Stars do not exist as individual objects, but most often are found in double systems called binary systems, where two stars are orbiting each other. But, stars are not only grouped together in pairs, triples, or even quartets, but also in much larger collections called galaxies. A galaxy is a vast collection of stars, gas, dust, space, and dark matter that is invisible to the eye, but whose presence is detected by its gravitational influence. During the middle of the 19th Century, astronomers were constructing bigger telescopes with greater light-gathering power. Many of the "nebulae" observed and catalogued by Charles Messier in the 1700's were now resolving themselves into collections of numerous stars, but there was still widespread disagreement as to the true nature of these "spiral nebulae." The proof that these objects were galaxies of stars came on December 30,1924. Edwin Hubble was working atop Mt. Wilson with a new 100-inch telescope and he was able to photograph a few bright galaxies. He noticed individual stars as well as several Cepheid Variable Stars with an apparent magnitude of 18. This kind of star is in a class called "supergiants," and for such large stars to have such a faint apparent magnitude means that their location must be very far away ... external to our own Milky Way. What was once considered parts of our Milky Way galaxy were now discovered to be distant objects akin to our galaxy, and the more astronomers probed deep space, the more galaxies they found. Modern photographs have revealed many galaxies in space everywhere.

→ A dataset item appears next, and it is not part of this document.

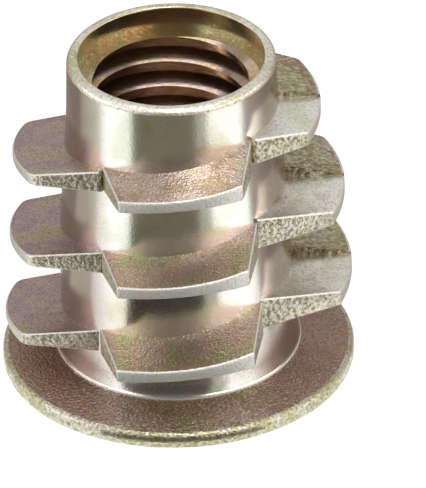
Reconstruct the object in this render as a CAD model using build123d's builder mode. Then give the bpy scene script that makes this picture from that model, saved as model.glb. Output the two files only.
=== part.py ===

The purpose of this unit is to take a look at the structure of our home galaxy, the Milky Way, and then compare our place to other galaxies. This unit is therefore divided into the following pages:

Our celestial home, The Milky Way

Galaxy shapes and interactions

Formation of Galaxies ... a look at the beginning, and a nice article on Galaxy Formation from Sky & Telescope Magazine, October, 2004 issue.

Galaxy images ... a look at a collection of fantastic photographs of various galaxies, including the most recent HST Ultra Deep Field!

How many galaxies ... the Hubble Deep Field Lab

You can proceed forward to The Milky Way, or go to the Syllabus .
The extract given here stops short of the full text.